Palin also devoted significant attention to the portrayal of her and her administration in the press, regularly decrying “untruths” in media reports and working feverishly to push back on negative assertions. Targets of her ire ranged from mainstream newspapers to commenters on local blogs.
In one e-mail in February 2007, Palin wrote that she “will try to carve out time in the day to more fully scan news clippings and try to catch some of the talk shows via internet, but so far I haven’t even found an extra minute to be able to tune into the shows unless I’m . . . driving in my car.” She told staffers: “i need folks to really help ramp up accurate counter comments to the misinformation that’s being spread out there.”
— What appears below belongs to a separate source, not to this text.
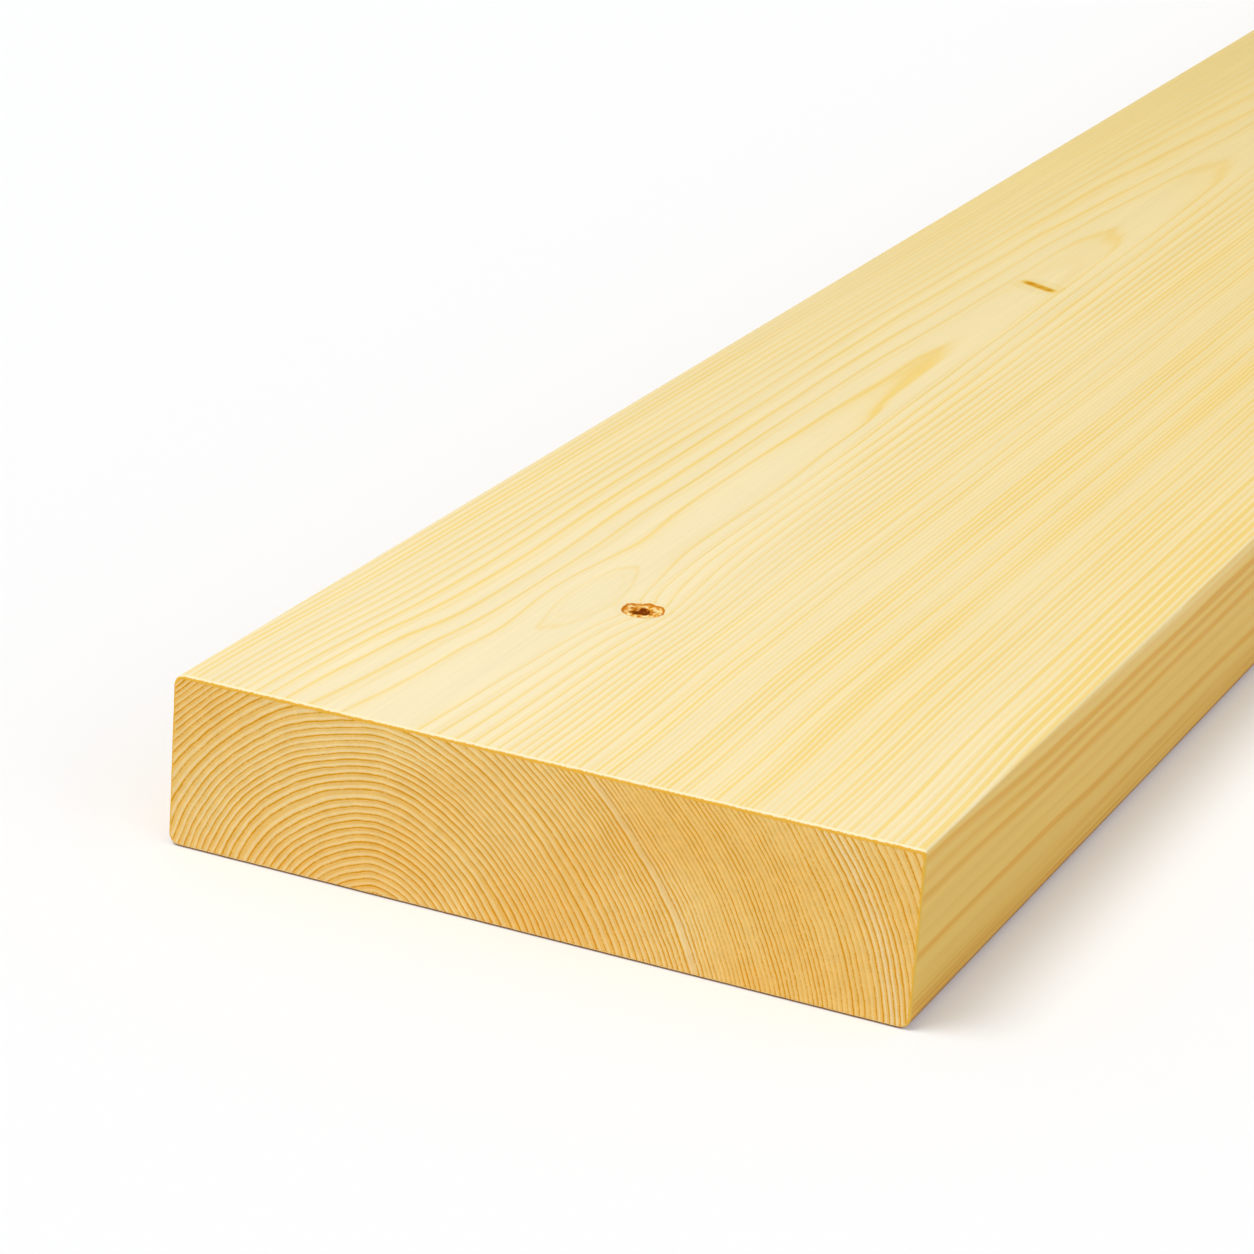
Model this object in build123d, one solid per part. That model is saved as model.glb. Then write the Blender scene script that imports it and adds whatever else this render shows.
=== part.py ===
from build123d import *
import os

# Softwood plank, planed on all four sides and cross-cut square at both ends.
# X runs across the face, Y along the length from the near end to the far end, and Z is up.
# The origin is at the middle of the underside. All sizes are in millimetres.

# Sawn and planed stock
length = 2400.0
width = 195.0
thickness = 45.0
arris_radius = 3.0
crisp_arris_radius = 1.0
end_edge_radius = 0.5

# Knot in the upper face: a dried branch stub that has shrunk below the face, inside the groove of
# its lost bark, with a chip out of its middle
knot_from_near_end = 106.4
knot_from_middle = -20.6
knot_diameter = 11.2
knot_sink = 0.3
bark_groove_width = 1.0
bark_groove_depth = 0.8
chip_diameter = 4.6
chip_depth = 1.0
chip_shift_across = -0.3
chip_shift_along = -0.4

# Resin pocket in the upper face: a boat-shaped hollow that lies aslant to the grain
pocket_from_near_end = 464.5
pocket_from_middle = -38.0
pocket_length = 14.0
pocket_width = 2.6
pocket_depth = 0.5
pocket_turn = -27.0

# How far a cutting shape reaches above the face that it cuts
cut_overrun = 2.0


def arc_radius(chord, rise):
    """Radius of the arc that rises by `rise` over the middle of `chord`."""
    return ((chord / 2) ** 2 + rise**2) / (2 * rise)


def on_upper_face(from_middle, from_near_end):
    """Place a cutting shape on the upper face, measured from its middle line and the near end."""
    return Pos(from_middle, from_near_end - length / 2, thickness)


def planed_section():
    """The section across the grain: three well rounded arrises and a crisp one at the upper right."""
    section = Rectangle(width, thickness)
    upper_right = (width / 2, thickness / 2, 0)
    corners = section.vertices().sort_by_distance(upper_right)
    section = fillet(corners[1:], arris_radius)
    corners = section.vertices().sort_by_distance(upper_right)
    return fillet(corners[:1], crisp_arris_radius)


def planed_stock():
    """The section drawn out to the plank's length, with the rims of both ends eased."""
    section = Plane.XZ * Pos(0, thickness / 2) * planed_section()
    stock = extrude(section, amount=length / 2, both=True)
    ends = stock.faces().sort_by(Axis.Y)
    rims = ends[0].edges() + ends[-1].edges()
    return fillet(rims, end_edge_radius)


def knot_face():
    """The space above the sunk face of the knot, with the bark groove round it."""
    outer = knot_diameter / 2
    inner = outer - bark_groove_width
    lowest = ((inner + outer) / 2, -bark_groove_depth)
    groove = ThreePointArc((inner, -knot_sink), lowest, (outer, 0))
    rest = Polyline((outer, 0), (outer, cut_overrun), (0, cut_overrun), (0, -knot_sink), (inner, -knot_sink))
    profile = Plane.XZ * make_face(groove + rest)
    return revolve(profile, axis=Axis.Z)


def knot_chip():
    """A round dish, chipped out of the knot below its sunk face."""
    ball_radius = arc_radius(chip_diameter, chip_depth)
    ball_height = ball_radius - chip_depth - knot_sink
    return Pos(chip_shift_across, chip_shift_along, ball_height) * Sphere(ball_radius)


def resin_pocket():
    """A lemon-shaped cutter whose lower side leaves a hollow of the pocket's length and width."""
    waist = arc_radius(pocket_width, pocket_depth)
    bow = arc_radius(pocket_length, pocket_depth)
    half_tip_to_tip = (2 * bow * waist - waist**2) ** 0.5
    side = ThreePointArc((-half_tip_to_tip, 0), (0, waist), (half_tip_to_tip, 0))
    core = Line((half_tip_to_tip, 0), (-half_tip_to_tip, 0))
    lemon = revolve(make_face(side + core), axis=Axis.X)
    return Pos(0, 0, waist - pocket_depth) * Rot(0, 0, pocket_turn) * lemon


def plank():
    """The whole plank: one piece of timber with its knot and its resin pocket."""
    knot_place = on_upper_face(knot_from_middle, knot_from_near_end)
    pocket_place = on_upper_face(pocket_from_middle, pocket_from_near_end)
    timber = planed_stock()
    timber -= knot_place * knot_face()
    timber -= knot_place * knot_chip()
    timber -= pocket_place * resin_pocket()
    return timber


os.makedirs("parts", exist_ok=True)
export_step(plank(), "parts/plank.step")
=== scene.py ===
"""The look of a planed softwood plank: sawn ends with their growth rings, a dead knot and a resin pocket."""

import logging
import math
from collections.abc import Iterable
from dataclasses import dataclass, field
from enum import Enum

import bmesh
import bpy
import numpy as np
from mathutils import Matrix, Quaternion, Vector
from mathutils.geometry import delaunay_2d_cdt


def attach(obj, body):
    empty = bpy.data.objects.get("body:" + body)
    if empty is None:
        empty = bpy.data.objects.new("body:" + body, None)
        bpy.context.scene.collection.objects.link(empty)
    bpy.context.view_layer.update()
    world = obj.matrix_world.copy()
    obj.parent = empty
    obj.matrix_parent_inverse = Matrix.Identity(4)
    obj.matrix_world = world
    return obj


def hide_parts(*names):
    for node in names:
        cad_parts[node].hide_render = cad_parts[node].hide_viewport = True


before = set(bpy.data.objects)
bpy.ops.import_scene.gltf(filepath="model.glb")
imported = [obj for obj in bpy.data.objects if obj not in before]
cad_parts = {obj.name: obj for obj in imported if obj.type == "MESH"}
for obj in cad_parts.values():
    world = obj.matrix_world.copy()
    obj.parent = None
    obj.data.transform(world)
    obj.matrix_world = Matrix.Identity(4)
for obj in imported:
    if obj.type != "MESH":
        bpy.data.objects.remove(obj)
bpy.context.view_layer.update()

log = logging.getLogger("plank")

MM = 0.001

Rgb = tuple[float, float, float]
Curve = tuple[tuple[float, float], ...]
Rows = tuple[tuple[float, ...], ...]
Array = np.ndarray
Tree = bpy.types.NodeTree
Socket = bpy.types.NodeSocket


def smooth(low: float, high: float, value: Array) -> Array:
    """Ease a number from 0 at low to 1 at high.

    Args:
        low: Where the ease starts.
        high: Where it ends.
        value: The numbers to ease.

    Returns:
        The eased numbers, from 0 to 1.
    """
    t = np.clip((value - low) / (high - low), 0, 1)
    return t * t * (3 - 2 * t)


def plug(tree: Tree, value: "Term | Socket | float | str | tuple[float, ...]", slot: Socket) -> None:
    """Link a term to a socket, or set the socket's own value.

    Args:
        tree: The tree that holds both.
        value: What goes in.
        slot: The socket that takes it.
    """
    source = value.socket if isinstance(value, Term) else value
    if isinstance(source, Socket):
        tree.links.new(source, slot)
    else:
        slot.default_value = source


def node(tree: Tree, kind: str, inputs: dict[int | str, object], **settings: str) -> bpy.types.Node:
    """Add a node to a tree.

    Args:
        tree: The tree.
        kind: Blender's name for the kind of node.
        inputs: What goes into its sockets, by their names or numbers.
        settings: What its own settings are.

    Returns:
        The node.
    """
    made = tree.nodes.new(kind)
    for name, setting in settings.items():
        setattr(made, name, setting)
    for slot, value in inputs.items():
        plug(tree, value, made.inputs[slot])
    return made


@dataclass(frozen=True)
class Term:
    """A number inside a node tree, which Python's own signs can work with."""

    tree: Tree
    socket: Socket

    def maths(self, operation: str, *others: "Term | float") -> "Term":
        """Add one Math node.

        Args:
            operation: Blender's name for the operation.
            others: The second and third numbers, where it takes them.

        Returns:
            The result.
        """
        made = node(self.tree, "ShaderNodeMath", dict(enumerate((self, *others))), operation=operation)
        return Term(self.tree, made.outputs[0])

    def __add__(self, other: "Term | float") -> "Term":
        """Add."""
        return self.maths("ADD", other)

    def __sub__(self, other: "Term | float") -> "Term":
        """Subtract."""
        return self.maths("SUBTRACT", other)

    def __rsub__(self, other: float) -> "Term":
        """Subtract from a plain number."""
        return (self * -1.0) + other

    def __mul__(self, other: "Term | float") -> "Term":
        """Multiply."""
        return self.maths("MULTIPLY", other)

    def __truediv__(self, other: "Term | float") -> "Term":
        """Divide."""
        return self.maths("DIVIDE", other)

    def __pow__(self, other: float) -> "Term":
        """Raise to a power."""
        return self.maths("POWER", other)

    __radd__ = __add__
    __rmul__ = __mul__

    def size(self) -> "Term":
        """Drop the sign."""
        return self.maths("ABSOLUTE")

    def hump(self, width: float) -> "Term":
        """A bell that is 1 where the number is 0 and fades over the width."""
        scaled = self / width
        return (scaled * scaled * -1.0).maths("EXPONENT")

    def at_least(self, floor: "Term | float") -> "Term":
        """Raise it to the floor where it is lower."""
        return self.maths("MAXIMUM", floor)

    def at_most(self, top: "Term | float") -> "Term":
        """Lower it to the top where it is higher."""
        return self.maths("MINIMUM", top)

    def ease(self, low: float, high: float) -> "Term":
        """Ease from 0 at low to 1 at high.

        Args:
            low: Where the ease starts. It may be the larger number.
            high: Where it ends.

        Returns:
            The eased number.
        """
        span = {"From Min": min(low, high), "From Max": max(low, high)}
        ends = {"To Min": float(low > high), "To Max": float(low < high)}
        inputs = {"Value": self} | span | ends
        made = node(self.tree, "ShaderNodeMapRange", inputs, interpolation_type="SMOOTHSTEP")
        return Term(self.tree, made.outputs["Result"])

    def curve(self, points: Curve) -> "Term":
        """Read the number off a drawn curve.

        Args:
            points: Places along the curve and their heights, in order.

        Returns:
            The height of the curve.
        """
        low, high = points[0][0], points[-1][0]
        share = ((self - low) / (high - low)).at_most(1.0).at_least(0.0)
        made = node(self.tree, "ShaderNodeFloatCurve", {"Value": share})
        made.mapping.use_clip = False
        line = made.mapping.curves[0]
        for place, height in points[1:-1]:
            line.points.new((place - low) / (high - low), height)
        line.points[0].location = (0.0, points[0][1])
        line.points[-1].location = (1.0, points[-1][1])
        made.mapping.update()
        return Term(self.tree, made.outputs[0])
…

The e-mails — some 24,000 pages total — were released in response to public-information requests from media organizations, who first began asking for the records during Palin’s run as the Republican vice presidential candidate in 2008. More than two years later, Palin has become a fixture in the conservative political firmament, a reality-TV celebrity and a barbed critic of President Obama who may, or may not, be pondering a run for the White House.
The promise of potential news about Palin drew a deluge of reporters and other media employees to Alaska’s picturesque, isolated capital of Juneau, where state officials Friday prepared six sealed boxes of printed messages for each news organization that paid for the documents. Reporters fought for elevators in a mad rush out of the building to begin converting the documents into electronic form for perusal and publication.
Palin, a broadly polarizing figure, has remained a magnet for attention since Sen. John McCain (R-Ariz.) made her his surprise pick for vice president in August 2008. The records released Friday spanned the dates from her start as Alaska governor in December 2006 to September 2008, after her first month as a national candidate.